- Badli
- Badli Location in Haryana Badli Badli (India)
- Coordinates: 28°34′19″N 76°48′36″E﻿ / ﻿28.572°N 76.810°E
- Country: India
- State: Haryana
- District: Jhajjar

Government
- • Body: Municipality BADLI

Population (2011)
- • Total: 18,477
- Time zone: UTC+5:30 (IST)
- PIN: 124105
- Vehicle registration: HR 89 (private). HR 63 commercial .
- Website: www.jhajjar.nic.in

= Badli, Jhajjar =

Badli is a village, of Jhajjar district, Haryana, India, located to the west of the Delhi border. Locally, it is also known as Dhansa-Badli (around 18,000 votes) is one of the 90 assembly constituencies in the Indian state of Haryana with record 132,300 votes in 2024 and is also part of the Rohtak Parliamentary Constituency.
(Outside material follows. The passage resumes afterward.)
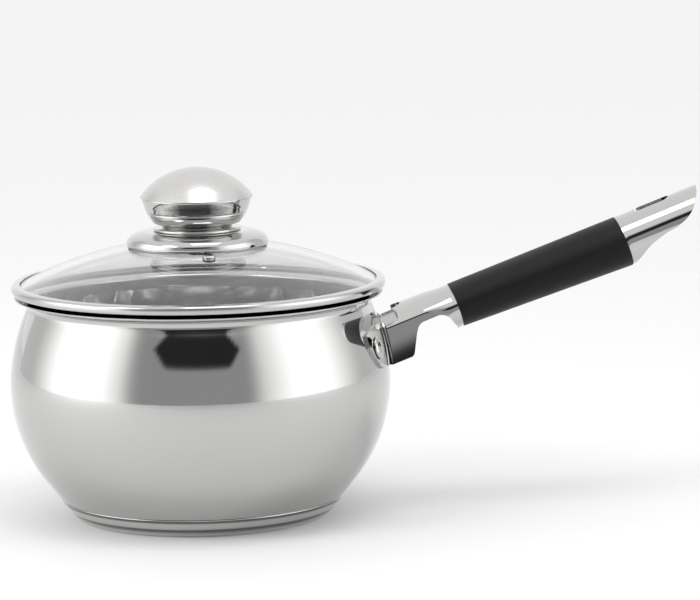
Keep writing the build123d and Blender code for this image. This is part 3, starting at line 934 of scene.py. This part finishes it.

Traditionally, most residents depended on farming, but since 2002, agricultural activity has greatly declined, with only a small area still under cultivation. Much of the village land has been converted to commercial use, mainly through Special Economic Zone (SEZ) projects or for brick kilns (known as "bhatta" industries).
Badli serves as a central point among several cities: Gurgaon (25 km), Bahadurgarh (18 km), Farrukhnagar (15 km), Jhajjar (15 km), and Najafgarh/Delhi (18 km). The village is strategically connected by the KMP (Kundli-Manesar-Palwal) Expressway, which links it to major industrial cities in both Delhi and Haryana.
The KMP Expressway has enhanced road connectivity for Badli, and Dr. Arvind Sharma (Member of Parliament, Rohtak, 2019-2024) has initiated efforts to connect the village by rail as well. The railway project is currently in the land acquisition stage.
The pollution level in Badli is considerably high due to the presence of brick manufacturing units and a lack of sufficient attention from both the state and central governments.

== Notable persons ==
Kuldeep Vats is member of the Haryana Legislative Assembly from the Indian National Congress representing the Badli, Jhajjar Vidhan sabha Constituency in Haryana .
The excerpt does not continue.